The Motor Carrier of Property Permit Act (the “MCPPA”) sets forth insurance requirements for commercial motor carriers in California. There is a dearth of legal authority interpreting the MCPPA, which was adopted in 1996. Although there is case law interpreting analogous provisions under the California Public Utilities Code, the predecessor to the MCPPA, it is unclear whether those cases are still good law. Recently, however, California courts have clarified the interpretation and application of the MCPPA in two respects. 

In Allied Premier Ins. v. United Fin. Cas. Co., 15 Cal. 5th 20 (2023), the California Supreme Court held that an uncancelled certificate of insurance that remains on file with the DMV does not cause the corresponding insurance policy to remain in effect indefinitely regardless of its stated expiration date. The court distinguished Transamerica Ins. Co. v. Tab Transportation, Inc., 12 Cal.4th 389 (1995) on the ground that it had interpreted the predecessor statute, not the MCPPA. Id. at 29. The court left open whether an uncancelled certificate of insurance imposed on the insurer something akin to a surety obligation to members of the public and the scope of any such obligation. 

Under Allied, it is not clear what an insurer’s obligations are if it does not properly cancel a certificate of insurance, and the policy does not expire by its own terms. This is particularly true when two policies are involved, and one of them lists the vehicle involved in the accident, and the other one does not. Before Allied, at least one unpublished California case held that the policy that lists the vehicle would be primary, and the policy that does not would be excess. See Williamsburg Nat. Ins. Co. v. Progressive Cas. Ins. Co., 2009 WL 2581266, at *10 (Cal. Ct. App. Aug. 21, 2009). Another case, interpreting the predecessor statute, held that an uncancelled certificate of insurance does not operate as a surety — i.e., it is not merely a backup triggered when no other insurance policy covers the loss. See Condor Ins. Co. v. Williamsburg Nat. Ins. Co., 49 Cal. App. 4th 554, 564 (1996). The Allied court said that these matters could be clarified by “further litigation and/or legislative” action. Allied Premier Ins., 15 Cal. 5th at 35.

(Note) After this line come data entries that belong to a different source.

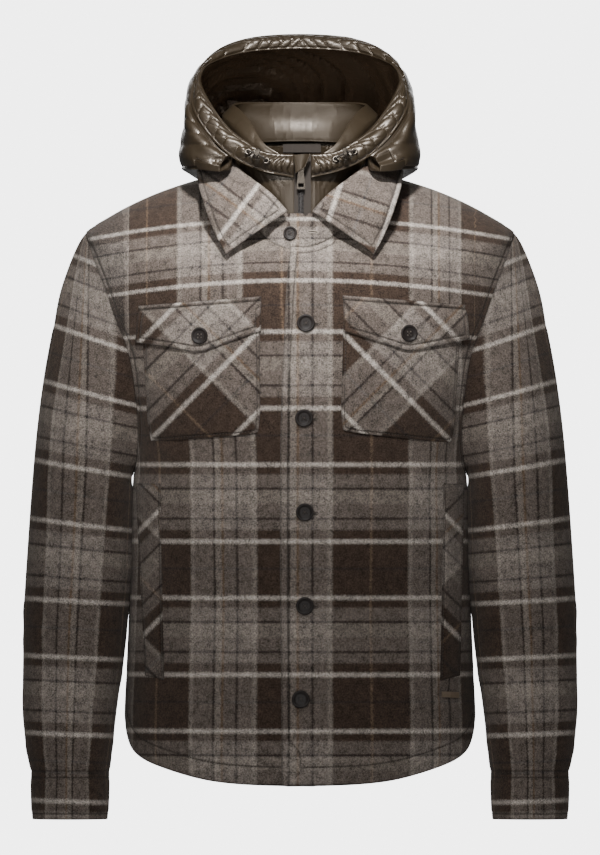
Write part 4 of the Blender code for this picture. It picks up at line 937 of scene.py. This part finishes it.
def onCross(points):
    x = np.abs(points[:, 0])
    z = points[:, 2]
    start = np.where(points[:, 0] < 0, crossGrain["right"], crossGrain["left"])
    return (-x + z) / math.sqrt(2) + start, (-x - z) / math.sqrt(2) + crossGrain["weft"]


for side, word in sideWords:
    for kind, rules in laidPieces.items():
        laid = Piece(kind + "_" + word, "wool", (0.15 * side, 0.5, -0.3))
        laid.move(0.9 * mm * ease(laid.rimGap, 0.0, 3.5 * mm), both=False)
        if rules:
            sewn(laid, rules)
        laid.weave(*onCross(laid.points))
print("pockets made")


# Padded nylon: hood, rim, inner collar and bib. Height and reach are in millimetres
nylonWaves = {
    "hood_panel": {"turn": "ring", "orders": (13, 17, 22), "height": 2.6, "sink": 1.0, "reach": 40,
                   "slant": 3.0, "seed": 4, "inside": "lining"},
    "hood_rim": {"turn": "ring", "orders": (21, 26, 31), "height": 2.2, "sink": 1.0, "reach": 60,
                 "slant": 9.0, "seed": 9, "level": 4},
    "bib_collar": {"turn": "neck", "orders": (5, 7, 9), "height": 0.8, "sink": 0.35, "reach": 12,
                   "slant": 6.0, "seed": 12},
    "bib_front_left": {"turn": "neck", "orders": (31, 44), "height": 1.2, "sink": 0.35, "reach": 11,
                       "slant": 7.0, "seed": 21},
    "bib_front_right": {"turn": "neck", "orders": (31, 44), "height": 1.2, "sink": 0.35, "reach": 11,
                        "slant": 7.0, "seed": 23},
    "bib_back": {"turn": "neck", "orders": (24, 40), "height": 1.4, "sink": 0.35, "reach": 20,
                 "slant": 1.0, "seed": 25},
    "zip_guard": {"thinner": 0.6, "crease": 1.0},
}
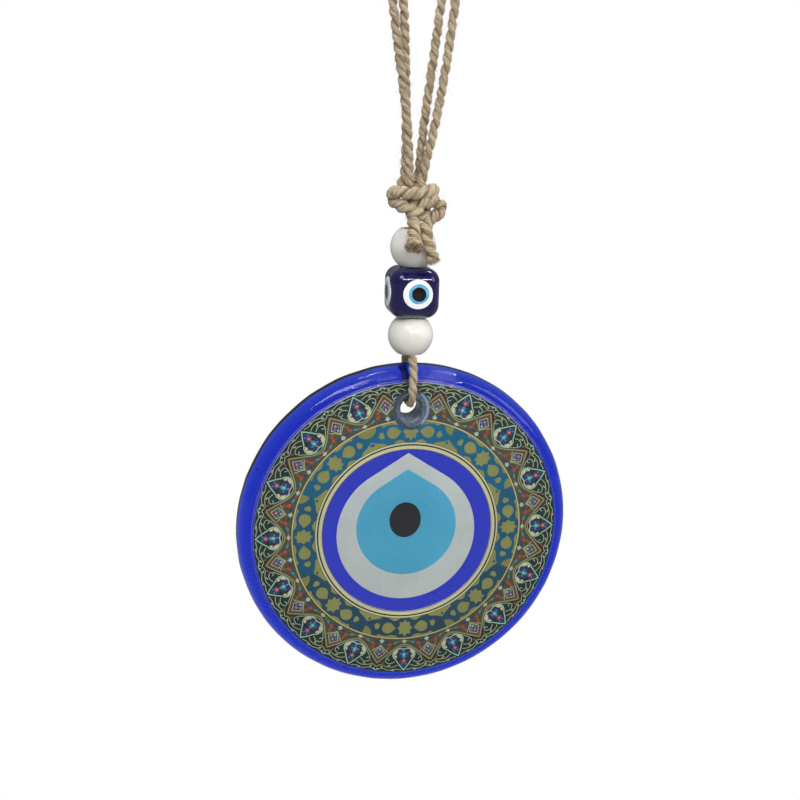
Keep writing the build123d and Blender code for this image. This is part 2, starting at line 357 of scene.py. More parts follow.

In Infinity Select Ins. Co. v. Superior Court, 94 Cal.App.5th 190 (2023), California’s Fifth District Court of Appeal clarified that the responsibility to maintain adequate insurance under the MCPPA rests with the motor carrier, not the insurance company. The Infinity court held that unless an insurer files a certificate of insurance with the DMV certifying that the policy complies with the MCPPA’s financial responsibility requirements, it has no obligation to provide the minimum liability coverage required under the MCPPA. 

In Infinity, a motor carrier of property applied for an automobile policy from Infinity. The insurance application requested liability coverage with limits of $25,000 per person and $50,000 per accident, and indicated that Infinity did not need to file a certificate of insurance with the DMV. Infinity issued the policy with the requested coverage limits.

Days later, the insured vehicle caused an accident that killed one person and injured several others (the LeDucs). The LeDucs sued the motor carrier and later made a statutory offer to settle for $750,000. Infinity rejected the offer because its policy provided only $50,000 in per accident liability coverage. The LeDucs obtained a multi-million dollar excess judgment against Infinity’s insureds. The insureds then assigned their rights to the LeDucs, who later sued Infinity for, among other things, the full amount of the excess judgment. 

The LeDucs argued that Infinity’s rejection of the $750,000 offer was unreasonable because (1) under the MCPPA, any policy issued to a motor carrier of property must provide at least $750,000 in liability coverage and (2) the Infinity policy was deemed as a matter of law to provide that amount of coverage. Infinity argued that it was not required to provide $750,000 in liability coverage because it had not filed a certificate of insurance with the DMV, certifying that its policy complied with the MCPPA. The trial court agreed with the LeDucs and ruled that Infinity’s policy limit was deemed as a matter of law to be $750,000. Infinity petitioned the Court of Appeal for a peremptory writ.

The Court of Appeal issued the peremptory writ and reversed the trial court’s ruling in a published decision. After conducting an exhaustive analysis of the MCPPA, the Court held that Infinity was permitted to issue a policy with a liability limit below $750,000. The Court reasoned that the MCPPA does not impose any requirements on an insurer that does not certify that its policy complies with the MCPPA’s financial responsibility requirements. In so ruling, the Court also rejected the LeDucs’ argument that Infinity had a duty to advise the motor carrier applicant of the insurance requirements necessary for a motor carrier of property permit.

In sum, under Allied, if an insurer fails to properly cancel a certificate of insurance and the policy remains in effect, it is not entirely clear when and how much coverage an insurer is required to provide pursuant to the MCPPA. One thing, however, is now clear: if an insurance company does not certify to the DMV that its policy complies with the MCPPA’s financial responsibility requirements, it can issue a policy with a liability limit below the amount required by the MCPPA.